• DATA PROVIDED:
________

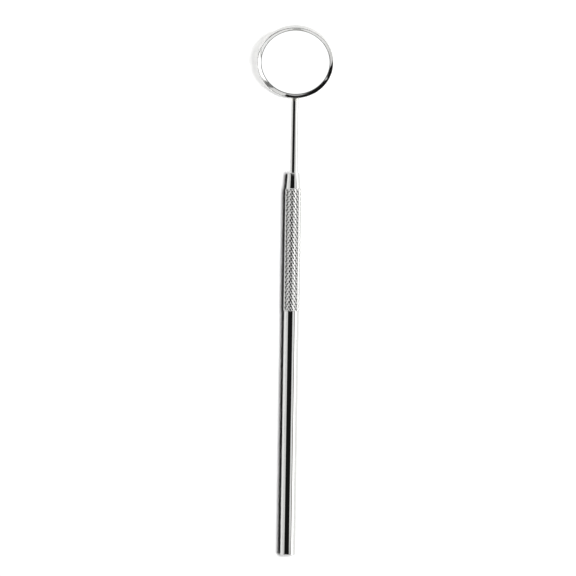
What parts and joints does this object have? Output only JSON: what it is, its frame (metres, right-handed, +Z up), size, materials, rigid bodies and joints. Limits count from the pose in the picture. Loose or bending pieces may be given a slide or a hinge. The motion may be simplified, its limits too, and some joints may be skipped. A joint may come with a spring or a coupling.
{
  "type": "mouth mirror",
  "caption": "Mouth mirror: a round, tilted mirror held by a rim ring in a steel cup, on a slim round stem that screws into a slender tubular handle with a diamond-knurled grip.",
  "frame": {"origin": "centre of the footprint on the surface that the instrument lies on, mirror up", "axes": "+Y along the handle towards the mirror, +Z up, +X to the right as the mirror is seen with the handle nearest"},
  "size_m": [0.024, 0.1664, 0.0133],
  "materials": {
    "polished_steel": "polished stainless steel",
    "knurled_steel": "rolled knurl, lightly polished",
    "mirror_face": "silvered on the front surface",
    "bedding_cement": "set cement",
    "silver_solder": "silver solder, polished over"
  },
  "bodies": {
    "handle": {"end_plug": "polished_steel", "handle_tube": "polished_steel", "joining_spigot": "polished_steel", "knurled_grip": "knurled_steel", "handle_nose": "polished_steel"},
    "hub": {"threaded_hub": "polished_steel"},
    "head": {"stem_rod": "polished_steel", "stem_braze": "silver_solder", "head_cup": "polished_steel", "glass_bedding": "bedding_cement", "mirror_glass": "mirror_face", "rim_ring": "polished_steel"}
  },
  "joints": [
    {"name": "stem_travel", "type": "slide", "parent": "handle", "child": "hub", "axis": [0, 1, 0], "range_m": [0, 0.0045]},
    {"name": "stem_turn", "type": "hinge", "parent": "hub", "child": "head", "pos_m": [0, 0.03727, 0.0026], "axis": [0, 1, 0], "range_deg": [0, 3240]}
  ],
  "couplings": [
    {"joint": "stem_travel", "follows": "stem_turn", "m_per_rad": 0.000079577}
  ]
}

________

• TASK STATEMENT: Repeat the material above in full, exactly as it stands.

• ANSWER:
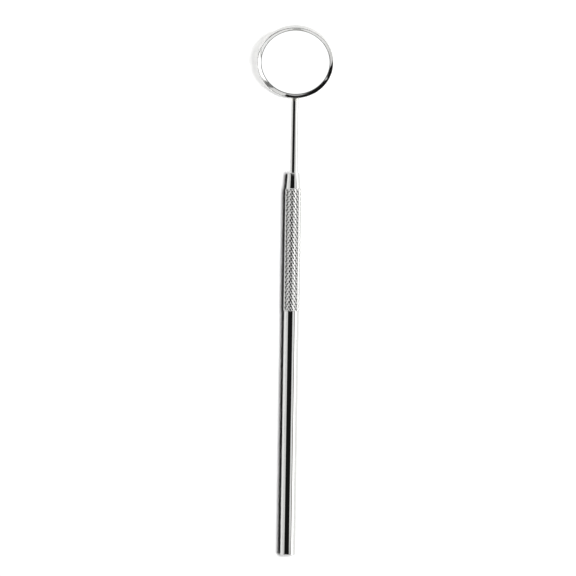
What parts and joints does this object have? Output only JSON: what it is, its frame (metres, right-handed, +Z up), size, materials, rigid bodies and joints. Limits count from the pose in the picture. Loose or bending pieces may be given a slide or a hinge. The motion may be simplified, its limits too, and some joints may be skipped. A joint may come with a spring or a coupling.
{
  "type": "mouth mirror",
  "caption": "Mouth mirror: a round, tilted mirror held by a rim ring in a steel cup, on a slim round stem that screws into a slender tubular handle with a diamond-knurled grip.",
  "frame": {"origin": "centre of the footprint on the surface that the instrument lies on, mirror up", "axes": "+Y along the handle towards the mirror, +Z up, +X to the right as the mirror is seen with the handle nearest"},
  "size_m": [0.024, 0.1664, 0.0133],
  "materials": {
    "polished_steel": "polished stainless steel",
    "knurled_steel": "rolled knurl, lightly polished",
    "mirror_face": "silvered on the front surface",
    "bedding_cement": "set cement",
    "silver_solder": "silver solder, polished over"
  },
  "bodies": {
    "handle": {"end_plug": "polished_steel", "handle_tube": "polished_steel", "joining_spigot": "polished_steel", "knurled_grip": "knurled_steel", "handle_nose": "polished_steel"},
    "hub": {"threaded_hub": "polished_steel"},
    "head": {"stem_rod": "polished_steel", "stem_braze": "silver_solder", "head_cup": "polished_steel", "glass_bedding": "bedding_cement", "mirror_glass": "mirror_face", "rim_ring": "polished_steel"}
  },
  "joints": [
    {"name": "stem_travel", "type": "slide", "parent": "handle", "child": "hub", "axis": [0, 1, 0], "range_m": [0, 0.0045]},
    {"name": "stem_turn", "type": "hinge", "parent": "hub", "child": "head", "pos_m": [0, 0.03727, 0.0026], "axis": [0, 1, 0], "range_deg": [0, 3240]}
  ],
  "couplings": [
    {"joint": "stem_travel", "follows": "stem_turn", "m_per_rad": 0.000079577}
  ]
}